==== Stored data ====

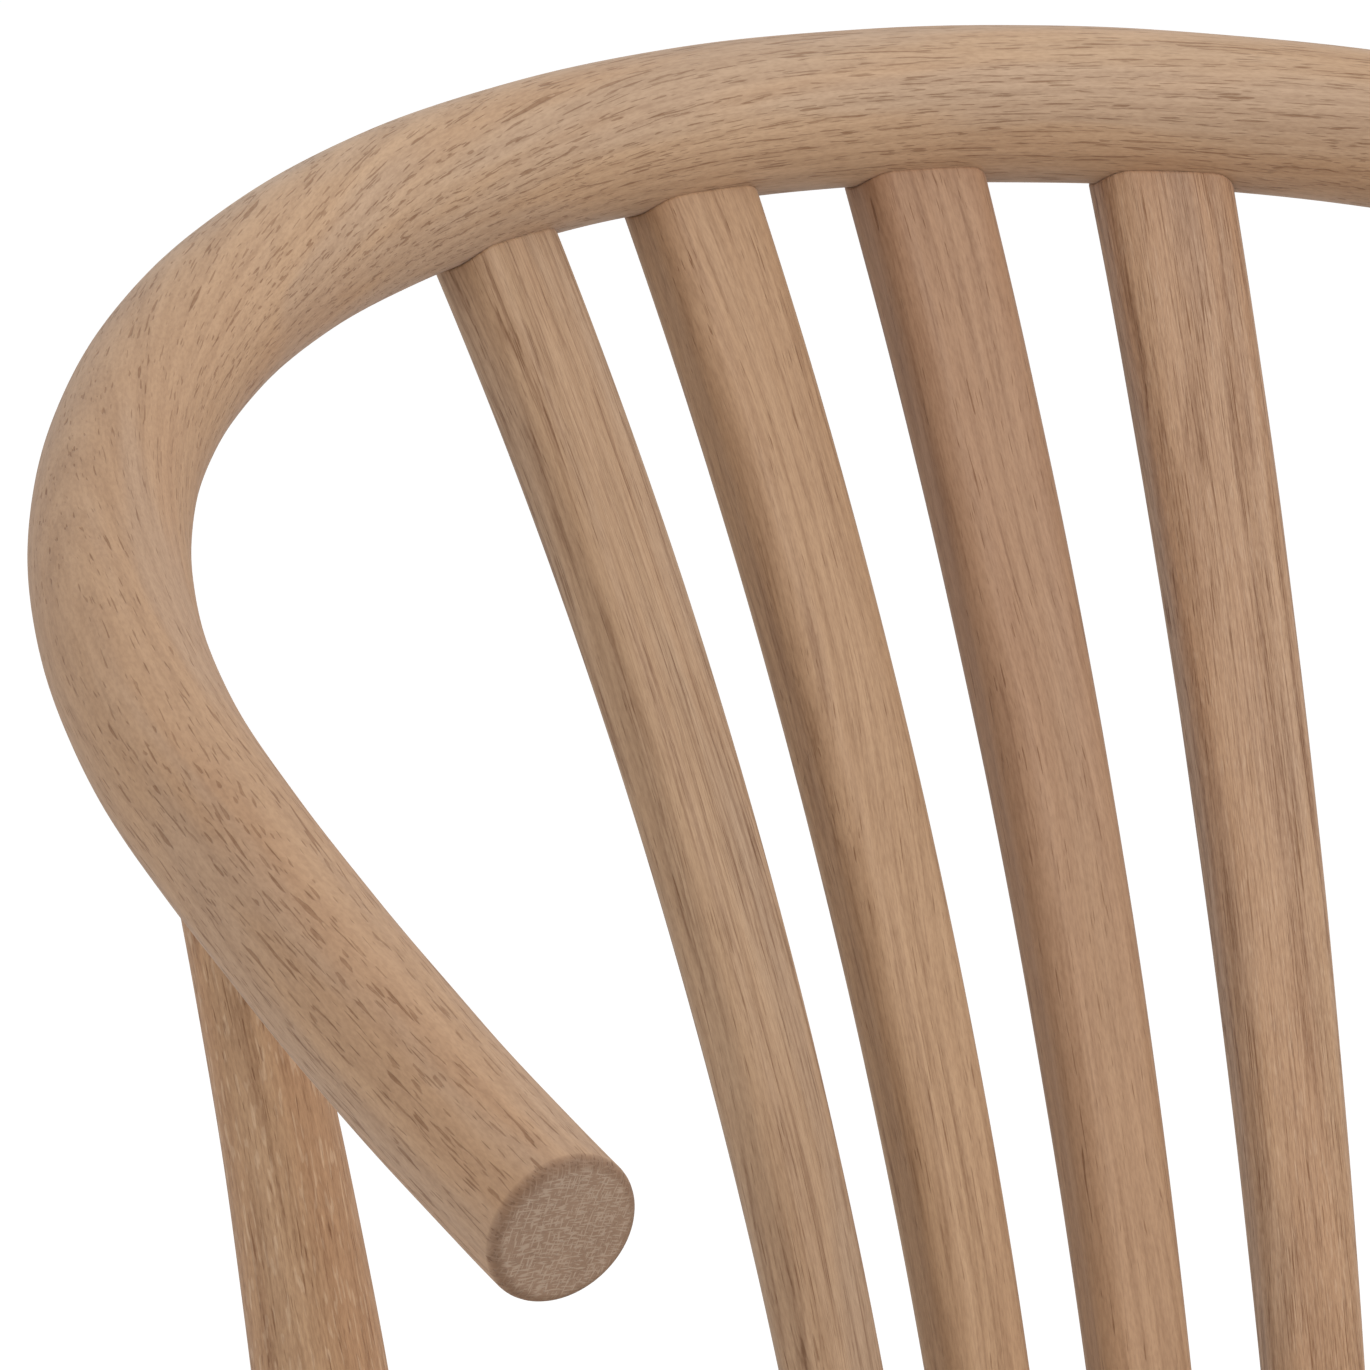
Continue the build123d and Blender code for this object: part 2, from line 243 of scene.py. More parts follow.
# Finishes
class Desk:
    """Places the nodes of one material and joins them."""

    def __init__(self, name: str) -> None:
        """Starts an empty material with its shader and output.

        Args:
            name: The material's name.
        """
        self.material = bpy.data.materials.new(name)
        self.material.use_nodes = True
        self.tree = self.material.node_tree
        self.tree.nodes.clear()
        self.shader = self.node("BsdfPrincipled")
        self.out = self.node("OutputMaterial").inputs["Surface"]
        self.join(self.shader.outputs["BSDF"], self.out)

    def join(self, value: object, socket: Socket) -> None:
        """Links a socket to a socket, or sets a plain value on it.

        Args:
            value: A socket, number, vector or colour.
            socket: The input that gets it.
        """
        if isinstance(value, Socket):
            self.tree.links.new(value, socket)
        else:
            socket.default_value = (*value, 1.0) if socket.type == "RGBA" else value

    def feed(self, node: bpy.types.Node, values: dict | tuple) -> None:
        """Joins values to a node's inputs.

        Args:
            node: The node.
            values: The values in the inputs' order, or by the inputs' names or places.
        """
        for key, value in values.items() if isinstance(values, dict) else enumerate(values):
            self.join(value, node.inputs[key])

    def node(self, kind: str, values: dict | tuple = (), **settings: object) -> bpy.types.Node:
        """One new node.

        Args:
            kind: Blender's name for it, without "ShaderNode".
            values: What its inputs get.
            settings: Its own settings, made before its inputs are joined.

        Returns:
            The node.
        """
        node = self.tree.nodes.new("ShaderNode" + kind)
        for name, setting in settings.items():
            setattr(node, name, setting)
        self.feed(node, values)
        return node

    def sum(self, operation: str, *values: object, clamp: bool = False) -> Socket:
        """One Math node.

        Args:
            operation: Blender's name for the sum.
            values: Sockets or numbers.
            clamp: Whether the answer stays between 0 and 1.

        Returns:
            Its answer.
        """
        return self.node("Math", values, operation=operation, use_clamp=clamp).outputs[0]

    def times(self, first: object, second: object) -> Socket:
        """The product of two values."""
        return self.sum("MULTIPLY", first, second)

    def added(self, value: object, share: object, base: object, clamp: bool = False) -> Socket:
        """A share of a value, added to a base."""
        return self.sum("MULTIPLY_ADD", value, share, base, clamp=clamp)

    def ease(self, value: object, low: float, high: float, to_low: float = 0.0,
             to_high: float = 1.0) -> Socket:
        """A smooth step of a value from one pair of limits to another.

        Args:
            value: What is stepped.
            low: The value that gives to_low.
            high: The value that gives to_high.
            to_low: Answer at and below low.
            to_high: Answer at and above high.

        Returns:
            The stepped value.
        """
        limits = (value, low, high, to_low, to_high)
        return self.node("MapRange", limits, interpolation_type="SMOOTHSTEP").outputs[0]

    def noise(self, vector: Socket, scale: Triple, detail: float = 2.0, rough: float = 0.5) -> Socket:
        """Noise on a stretched vector.

        Args:
            vector: Where it is read.
            scale: Waves per metre along each axis.
            detail: Finer layers on top.
            rough: How strong those are.

        Returns:
            Values around a half.
        """
        where = self.node("VectorMath", (vector, scale), operation="MULTIPLY").outputs[0]
        look = {"Vector": where, "Scale": 1.0, "Detail": detail, "Roughness": rough}
        return self.node("TexNoise", look).outputs["Fac"]

    def patches(self, vector: Socket, scale: Triple, low: float, high: float, detail: float = 2.0,
                rough: float = 0.5) -> Socket:
        """Noise eased into patches: 0 under the low limit, 1 above the high one.

        Args:
            vector: Where it is read.
            scale: Waves per metre along each axis.
            low: Noise that gives 0.
            high: Noise that gives 1.
            detail: Finer layers on top.
            rough: How strong those are.

        Returns:
            The patches.
        """
        return self.ease(self.noise(vector, scale, detail, rough), low, high)

    def attribute(self, name: str, output: str) -> Socket:
        """One of the piece's own attributes."""
        return self.node("Attribute", attribute_name=name).outputs[output]

    def blend(self, share: object, first: object, second: object, kind: str = "MIX") -> Socket:
        """Two colours mixed by a share.

        Args:
            share: 0 gives the first and 1 the second.
            first: A colour or socket.
            second: A colour or socket.
            kind: Blender's name for the way of mixing.

        Returns:
            The mixed colour.
        """
        colours = {0: share, 6: first, 7: second}
        return self.node("Mix", colours, data_type="RGBA", blend_type=kind).outputs[2]

    def bump(self, height: Socket, strength: float, distance: float) -> None:
        """Roughens the surface by a height."""
        node = self.node("Bump", {"Strength": strength, "Distance": distance, "Height": height})
        self.join(node.outputs["Normal"], self.shader.inputs["Normal"])

    def clear_from_below(self) -> None:
        """Makes the back of each face clear."""
        back = self.node("NewGeometry").outputs["Backfacing"]
        clear = self.node("BsdfTransparent").outputs["BSDF"]
        mix = self.node("MixShader", (back, self.shader.outputs["BSDF"], clear))
        self.join(mix.outputs["Shader"], self.out)


@dataclass(frozen=True)
class OakFinish:
    """Pale matt oak: its colours, and how strong each of its features is.

    Some pieces darken along their length, partly in their own tone and partly as painted
    shade: the darkening gives a place in the log, from how far off it they darken, up to how far, and by
    what share.
    """

    name: str
    tint: Colour = (1.0, 1.0, 1.0)
    pale: Colour = (0.565, 0.376, 0.230)
    deep: Colour = (0.435, 0.268, 0.148)
    mark: Colour = (0.42, 0.32, 0.25)
    greyed: Colour = (0.49, 0.355, 0.25)
    reddish: Colour = (0.485, 0.28, 0.155)
    tone_and_shade_colour: Colour = (0.26, 0.10, 0.05)
    fleck: Colour = (0.74, 0.56, 0.40)
    tip_pale: Colour = (0.345, 0.222, 0.146)
    # Colour of the darkening along a piece: partly tone, partly painted shade.
    tip_deep: Colour = (0.27, 0.168, 0.108)
    tip_net: Colour = (0.53, 0.405, 0.30)
    # The darkening along a piece: partly tone, partly painted shade.
    fade: tuple[float, float, float, float] = (0.0, 0.0, 1.0, 0.0)
    ring: float = 0.0028
    ring_depth: float = 0.12
    crowding: float = 0.6
    pore_stretch: float = 1.0
    pore_depth: float = 0.46
    clouds: float = 0.28
    streaks: float = 0.3
    hairlines: float = 0.2
    fibres: float = 0.16
    grit: float = 0.18
    grey: float = 0.3
    red: float = 0.25
    flecks: float = 0.0
    net: float = 0.52
    # Strength of the painted shade on the rounded rim of each sawn end.
    rim: float = 2.5
    gloss: float = 0.34
    sheen: float = 0.12
    sheen_rough: float = 0.45
    relief: float = 0.0002

    def material(self) -> bpy.types.Material:
        """The oak as shader nodes, made once for each finish."""
        made = bpy.data.materials.get(self.name)
        return made if made is not None else OakDesk(self).material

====

- Exercise instructions
Only the lines from the top of the data through the line that contains "shader and output." should be quoted, exactly as they stand.

- Result
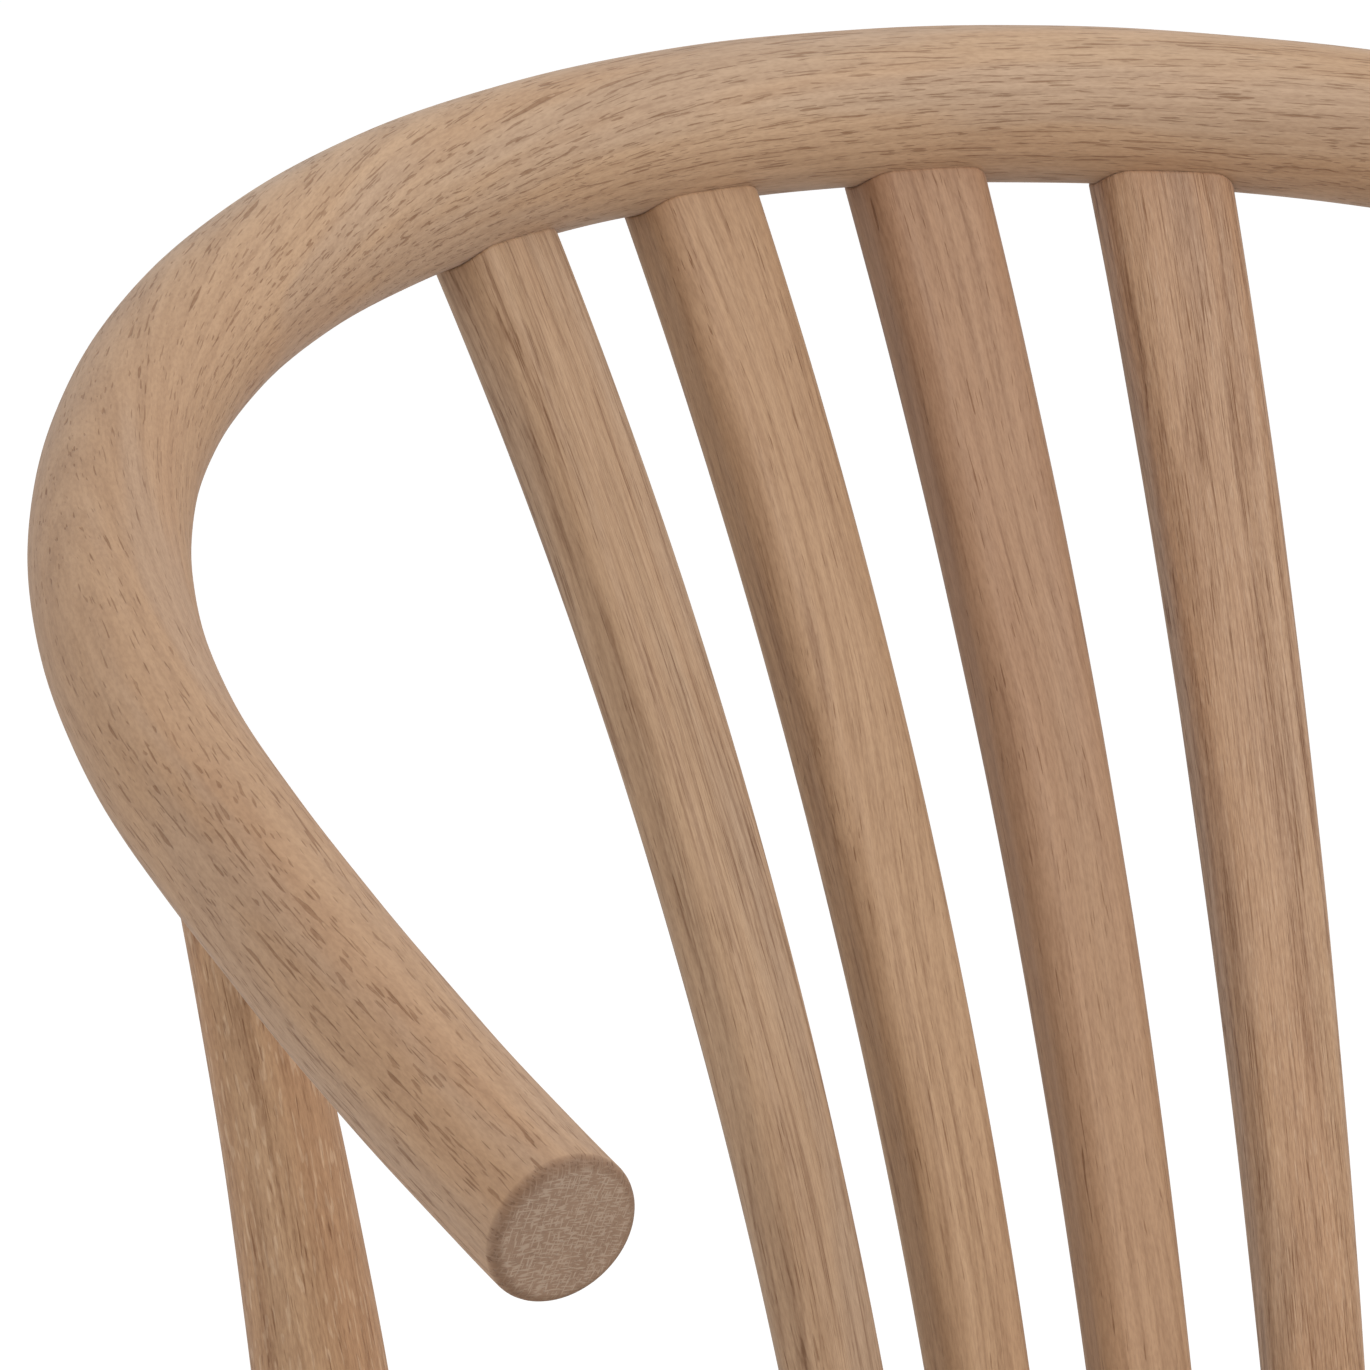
Continue the build123d and Blender code for this object: part 2, from line 243 of scene.py. More parts follow.
# Finishes
class Desk:
    """Places the nodes of one material and joins them."""

    def __init__(self, name: str) -> None:
        """Starts an empty material with its shader and output.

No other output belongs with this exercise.